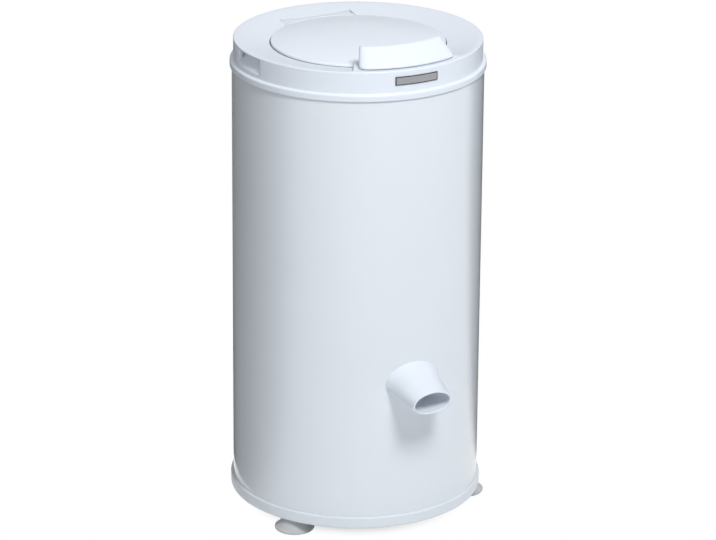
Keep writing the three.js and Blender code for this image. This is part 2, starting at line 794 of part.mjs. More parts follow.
const statorInner = rotorRadius + airGap;
const coreLow = motorLow + (motorHeight - coreHeight) / 2;
const coreTop = coreLow + coreHeight;
const shieldRimInner = motorRadius - shieldWall + fit;
const statorOuter = shieldRimInner - fit;
const shieldSplit = (coreLow + coreTop) / 2;
const neckInner = bearingRadius + fit;
const lowerBearingLow = motorLow + shieldWall + fit;
const upperBearingLow = neckTop - bearingHeight - 2;
const brakePivot = [leverX, leverPivotY];
const cableTab = { x: leverX - leverWidth / 2 - 10, y: leverReach[1] + 3 };

function motorCarrier() {
  const plate = post(carrierRadius, 0, 0, carrierLow, carrierTop, middling);
  const arms = Object.values(mountAngles).map((angle) => {
    const long = mountCircle + mountRadius + 2;
    const arm = new THREE.BoxGeometry(carrierArmWidth, long, carrierThickness);
    return solidOf(arm.translate(0, -long / 2, (carrierLow + carrierTop) / 2).rotateZ(radians(angle)));
  });
  const tabSheet = carrierThickness - 0.5;
  const tabArm = block([cableTab.x, leverX + 10], [cableTab.y - 6, leverPivotY], [carrierLow, carrierTop]);
  const tab = block([cableTab.x, cableTab.x + tabSheet], [cableTab.y - 6, cableTab.y + 6], [brakeLow, carrierTop]);
  const holes = Object.values(mountAngles).map((angle) =>
    post(screwRadius + fit, ...polar(mountCircle, angle), carrierLow - 1, carrierTop + 1, 12),
  );
  const boltHoles = Object.values(mountAngles).map((angle) =>
    post(screwRadius - 0.2, ...polar(motorBoltCircle, angle + 60), carrierLow - 1, carrierTop + 1, 12),
  );
  const middle = post(shaftRadius + 4, 0, 0, carrierLow - 1, carrierTop + 1, plain);
  const cableHole = crossBar(cableRadius + fit, cableTab.x - 4, cableTab.x + 8, cableTab.y, brakeMiddle, 10);
  return cut(join(plate, ...arms, tabArm, tab), middle, cableHole, ...holes, ...boltHoles);
}

function stator() {
  return turned([
    [statorInner, coreLow],
    [statorInner + 5, coreLow],
    [statorInner + 5, coreLow - windingOverhang],
    [statorOuter - 6, coreLow - windingOverhang],
    [statorOuter - 6, coreLow],
    [statorOuter, coreLow],
    [statorOuter, coreTop],
    [statorOuter - 6, coreTop],
    [statorOuter - 6, coreTop + windingOverhang],
    [statorInner + 5, coreTop + windingOverhang],
    [statorInner + 5, coreTop],
    [statorInner, coreTop],
  ], middling);
}

function lowerShield() {
  const housing = neckInner + 4;
  const shield = turned([
    [shaftRadius + 2, motorLow],
    [motorRadius, motorLow],
    [motorRadius, shieldSplit - fit / 2],
    [shieldRimInner, shieldSplit - fit / 2],
    [shieldRimInner, motorLow + shieldWall],
    [housing, motorLow + shieldWall],
    [housing, lowerBearingLow + bearingHeight],
    [neckInner, lowerBearingLow + bearingHeight],
    [neckInner, motorLow + shieldWall],
    [shaftRadius + 2, motorLow + shieldWall],
  ], middling);
  const boltHoles = Object.values(mountAngles).map((angle) =>
    post(screwRadius - 0.2, ...polar(motorBoltCircle, angle + 60), motorLow - 1, motorLow + shieldWall + 1, 12),
  );
  return cut(shield, ...boltHoles);
}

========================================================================

▸ Problem description
Reproduce every line of the material above exactly.

▸ Output of the task
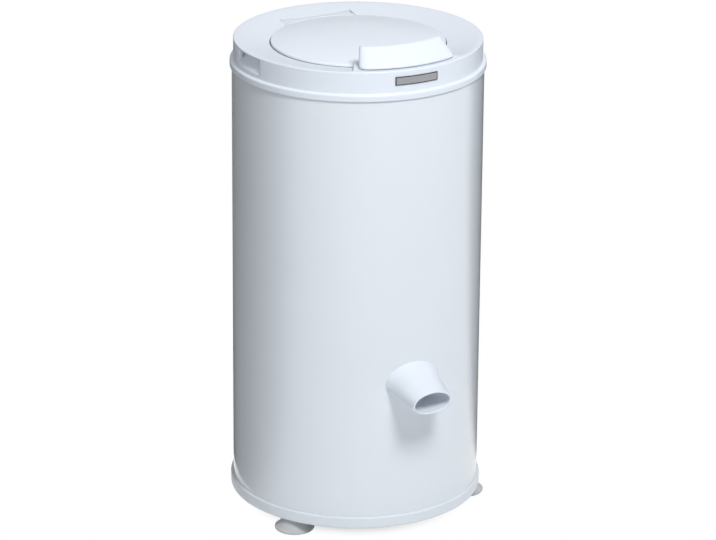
Keep writing the three.js and Blender code for this image. This is part 2, starting at line 794 of part.mjs. More parts follow.
const statorInner = rotorRadius + airGap;
const coreLow = motorLow + (motorHeight - coreHeight) / 2;
const coreTop = coreLow + coreHeight;
const shieldRimInner = motorRadius - shieldWall + fit;
const statorOuter = shieldRimInner - fit;
const shieldSplit = (coreLow + coreTop) / 2;
const neckInner = bearingRadius + fit;
const lowerBearingLow = motorLow + shieldWall + fit;
const upperBearingLow = neckTop - bearingHeight - 2;
const brakePivot = [leverX, leverPivotY];
const cableTab = { x: leverX - leverWidth / 2 - 10, y: leverReach[1] + 3 };

function motorCarrier() {
  const plate = post(carrierRadius, 0, 0, carrierLow, carrierTop, middling);
  const arms = Object.values(mountAngles).map((angle) => {
    const long = mountCircle + mountRadius + 2;
    const arm = new THREE.BoxGeometry(carrierArmWidth, long, carrierThickness);
    return solidOf(arm.translate(0, -long / 2, (carrierLow + carrierTop) / 2).rotateZ(radians(angle)));
  });
  const tabSheet = carrierThickness - 0.5;
  const tabArm = block([cableTab.x, leverX + 10], [cableTab.y - 6, leverPivotY], [carrierLow, carrierTop]);
  const tab = block([cableTab.x, cableTab.x + tabSheet], [cableTab.y - 6, cableTab.y + 6], [brakeLow, carrierTop]);
  const holes = Object.values(mountAngles).map((angle) =>
    post(screwRadius + fit, ...polar(mountCircle, angle), carrierLow - 1, carrierTop + 1, 12),
  );
  const boltHoles = Object.values(mountAngles).map((angle) =>
    post(screwRadius - 0.2, ...polar(motorBoltCircle, angle + 60), carrierLow - 1, carrierTop + 1, 12),
  );
  const middle = post(shaftRadius + 4, 0, 0, carrierLow - 1, carrierTop + 1, plain);
  const cableHole = crossBar(cableRadius + fit, cableTab.x - 4, cableTab.x + 8, cableTab.y, brakeMiddle, 10);
  return cut(join(plate, ...arms, tabArm, tab), middle, cableHole, ...holes, ...boltHoles);
}

function stator() {
  return turned([
    [statorInner, coreLow],
    [statorInner + 5, coreLow],
    [statorInner + 5, coreLow - windingOverhang],
    [statorOuter - 6, coreLow - windingOverhang],
    [statorOuter - 6, coreLow],
    [statorOuter, coreLow],
    [statorOuter, coreTop],
    [statorOuter - 6, coreTop],
    [statorOuter - 6, coreTop + windingOverhang],
    [statorInner + 5, coreTop + windingOverhang],
    [statorInner + 5, coreTop],
    [statorInner, coreTop],
  ], middling);
}

function lowerShield() {
  const housing = neckInner + 4;
  const shield = turned([
    [shaftRadius + 2, motorLow],
    [motorRadius, motorLow],
    [motorRadius, shieldSplit - fit / 2],
    [shieldRimInner, shieldSplit - fit / 2],
    [shieldRimInner, motorLow + shieldWall],
    [housing, motorLow + shieldWall],
    [housing, lowerBearingLow + bearingHeight],
    [neckInner, lowerBearingLow + bearingHeight],
    [neckInner, motorLow + shieldWall],
    [shaftRadius + 2, motorLow + shieldWall],
  ], middling);
  const boltHoles = Object.values(mountAngles).map((angle) =>
    post(screwRadius - 0.2, ...polar(motorBoltCircle, angle + 60), motorLow - 1, motorLow + shieldWall + 1, 12),
  );
  return cut(shield, ...boltHoles);
}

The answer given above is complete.